Nothing changes. Nothing stays the same.
I want to hope 2012 will be better, but if the past predicts the future then that sure isn’t going to happen. But less awful would be nice. You know when your medication is just that perfect balance where yes, you still have chronic pain that cripples all aspects of your life, but, you have just enough control to maintain, to sort of function and to get by. That there is a damn good year. Most would hope for better but unfortunately, I have to be realistic. My best year was when my medication was at that best results of a 50% reduction in migraines. That means my bestest of the best years I had about 150 or so migraines. Still chronic. Still really, really not fun. But just better enough I could feel like I was getting somewhere. Let’s face it a 50% reduction is damn awesome even if it doesn’t sound like it sometimes. It is also very hard to maintain because it is not just the perfect amount of medications, it is also about other factors like other crappy medical conditions, lack of sleep and in some years an insane amount of work stress. So getting back to that would be so awesome. That is what I want to get from my net neuro appointment… I’m almost desperate with this hope that he will just do something. I don’t expect a cure, man, just a little less crappiness is all I ask for in the new year. Although given the weirdness of my symptoms lately I really hope he is on the ball.

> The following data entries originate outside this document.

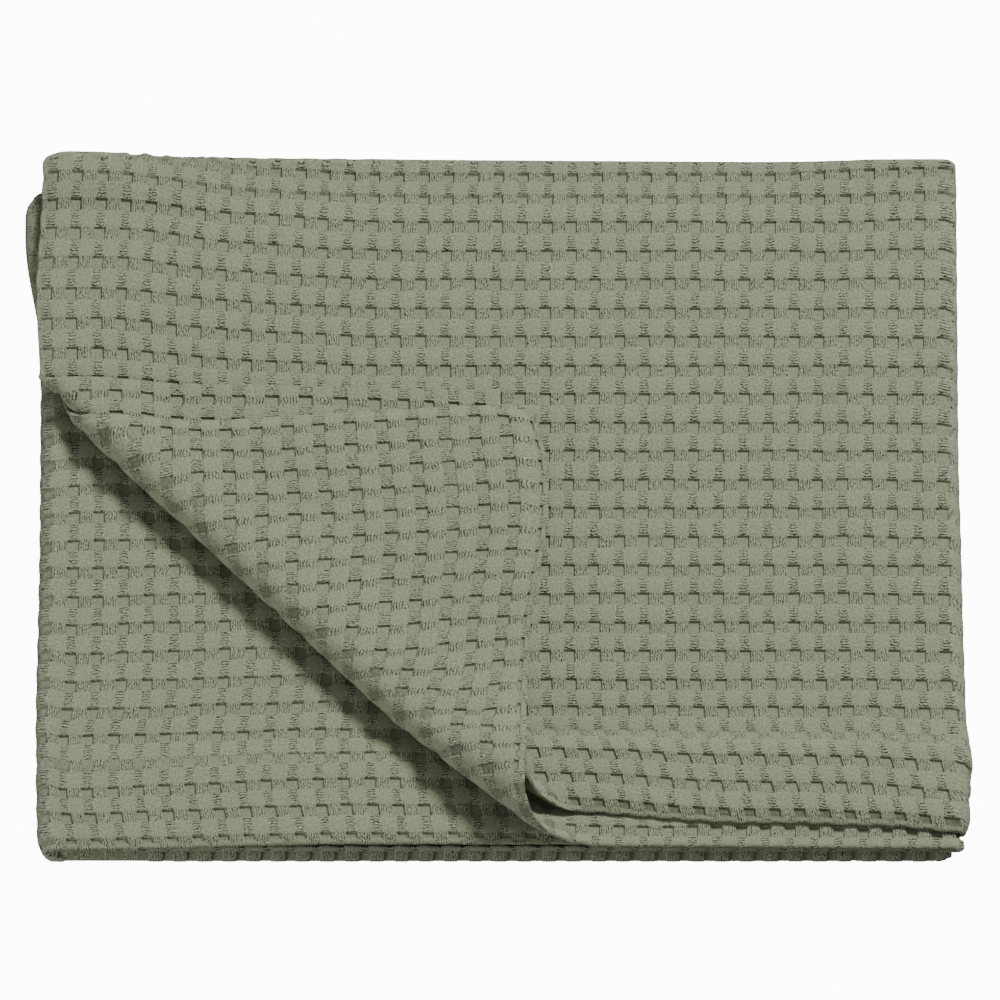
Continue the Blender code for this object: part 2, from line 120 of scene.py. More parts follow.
PLAIN = 0.0022          # width of the plain border outside the weave
GROOVE = 0.00030        # depth of the stitched line of a hem
PILLOW_H = 0.00030      # height of the smooth block at its sides
PILLOW_ARCH = 0.00022   # and what its crown adds
RIB_V_H = 0.00012       # the same for the block ribbed along w
RIB_V_ARCH = 0.00022
RIB_H_H = 0.00004       # and for the block ribbed along v
RIB_H_ARCH = 0.00046
UNREST = 0.00016        # how far the woven cells stray
SCALLOP = 0.00045       # how far the borders draw in beside the ribs
SCALLOP_RUN = 0.0045
THIN = 0.42             # share by which the cloth thins towards its borders
THIN_RUN = 0.0035
CALM = 0.65             # share of the relief pulled flat on the back fold
RISE_RUN = 0.0012       # distance from a sheet's end over which its relief rises
SHARP = math.radians(38.0)
LOOP_LINE = 0.190       # v plus the distance from the front border, on the loop's crest

V1 = TOP_RUN
V2 = V1 + FOLD_RUN
V3 = V2 + MIDDLE_RUN
V4 = V3 + FOLD_RUN
W1 = UPPER_RUN
W2 = UPPER_RUN + BACK_RUN
LAP = 0.004             # how far a layer's sheet runs on past the fold it includes

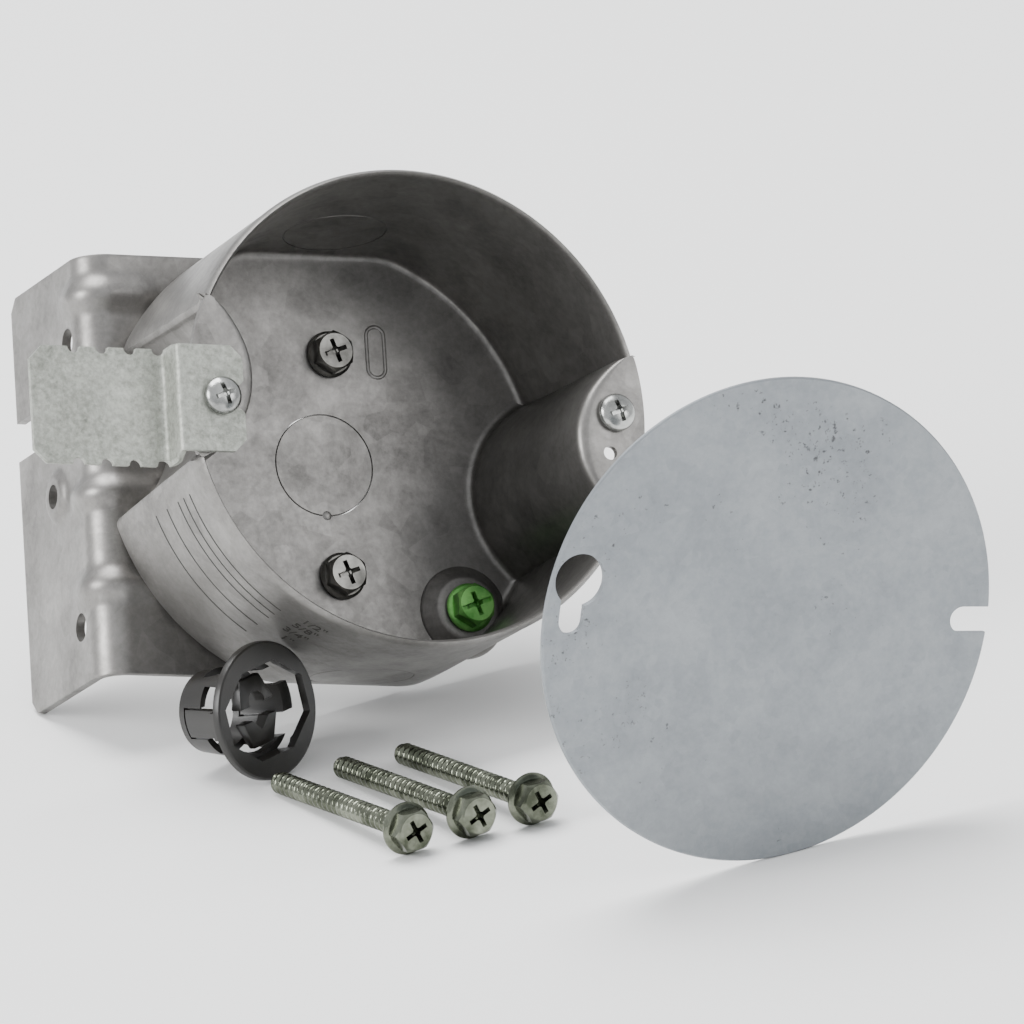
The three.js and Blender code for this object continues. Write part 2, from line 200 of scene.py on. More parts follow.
panel("left_panel", 1.0, 42, (-1.9, -0.7, 1.0))
panel("top_panel", 1.4, 60, (-0.3, 0.6, 1.9))
panel("right_fill", 0.9, 9, (1.5, -0.8, 0.8))
world = bpy.data.worlds.new("pale_room")
world.use_nodes = True
background = world.node_tree.nodes["Background"]
background.inputs["Color"].default_value = srgb("#f3f5f8")
background.inputs["Strength"].default_value = 1.08
bpy.context.scene.world = world

# %% [markdown]
# ## Zinc on steel
# The box and its bracket are hot dip galvanised steel sheet: the zinc freezes in flat
# crystals, the spangle, a few millimetres across, then the press smears and scuffs it. That
# gives the eye a soft mottle with greasy darker smudges and no mirror anywhere. Cells of a
# Voronoi pattern are the spangle, slow noise is the smudge and fine noise is the tooth.

# %% The sheet zinc finish
def sheet_zinc(name, pale, dark, spangle=5.0, smudge=0.36, rough=(0.32, 0.52),
               metallic=0.85, specks=0.0, knurl=0.0, grit=0.45):
    """Zinc sheet: spangle and knurl are sizes in millimetres, smudge and grit are strengths."""
    material, tree, shader = new_material(name)
    place = add(tree, "TexCoord").outputs["Object"]
    cells = add(tree, "TexVoronoi", {"Vector": place, "Scale": 1000 / spangle})
    cell_tone = add(tree, "SeparateColor", {"Color": cells.outputs["Color"]})
    cloud = noise(tree, place, 20, 8.0, Roughness=0.72, Distortion=0.3)
    tooth = noise(tree, place, 1.4, 4.0, Roughness=0.7)
    part = add(tree, "MapRange", {"Value": cloud, "From Min": 0.36, "From Max": 0.66,
                                  "To Max": smudge})
    mottled = add(tree, "Math", {0: cell_tone.outputs["Red"], 1: 0.12,
                                 2: part.outputs["Result"]}, operation="MULTIPLY_ADD")
    fine = add(tree, "Math", {0: tooth, 1: grit, 2: mottled.outputs["Value"]},
               operation="MULTIPLY_ADD").outputs["Value"]
    colour = ramp(tree, fine, (0.12, pale), (0.95, dark))
    if specks:
        dust = noise(tree, place, 1.6, 2.0, Roughness=0.8)
        clump = noise(tree, place, 40, 3.0)
        both = add(tree, "Math", {0: dust, 1: clump}, operation="MULTIPLY")
        mask = add(tree, "MapRange", {"Value": both.outputs["Value"], "From Min": 0.4,
                                      "From Max": 0.47, "To Max": specks})
        stained = add(tree, "Mix", {"Factor": mask.outputs["Result"], "A": colour,
                                    "B": srgb("#4a4a4c")}, data_type="RGBA")
        colour = stained.outputs["Result"]
    tree.links.new(colour, shader.inputs["Base Color"])
    shader.inputs["Metallic"].default_value = metallic
    gloss = add(tree, "MapRange", {"Value": fine, "From Min": 0.1, "From Max": 0.9,
                                   "To Min": rough[0], "To Max": rough[1]})
    tree.links.new(gloss.outputs["Result"], shader.inputs["Roughness"])
    dents = bump(tree, noise(tree, place, 14, 2.0), 0.35, 0.0006)
    if knurl:
        pits = add(tree, "TexVoronoi", {"Vector": place, "Scale": 1000 / knurl,
                                        "Randomness": 0.55})
        dents = bump(tree, pits.outputs["Distance"], 0.5, 0.0001, Normal=dents)
    tree.links.new(bump(tree, tooth, 0.25, 0.00008, Normal=dents), shader.inputs["Normal"])
    return material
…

Okay. Point is. 2011 sucked balls. Let’s just forget it happened… I mostly have anyway. 2012 will not likely have any vast improvements. The secret is to actively not think about how much it will suck and to force yourself to repeatedly believe it will be better for whatever random reason. Pick and reason and go with it. Don’t reflect on the past for longer than a day because reflecting just brings to mind all that suckiness.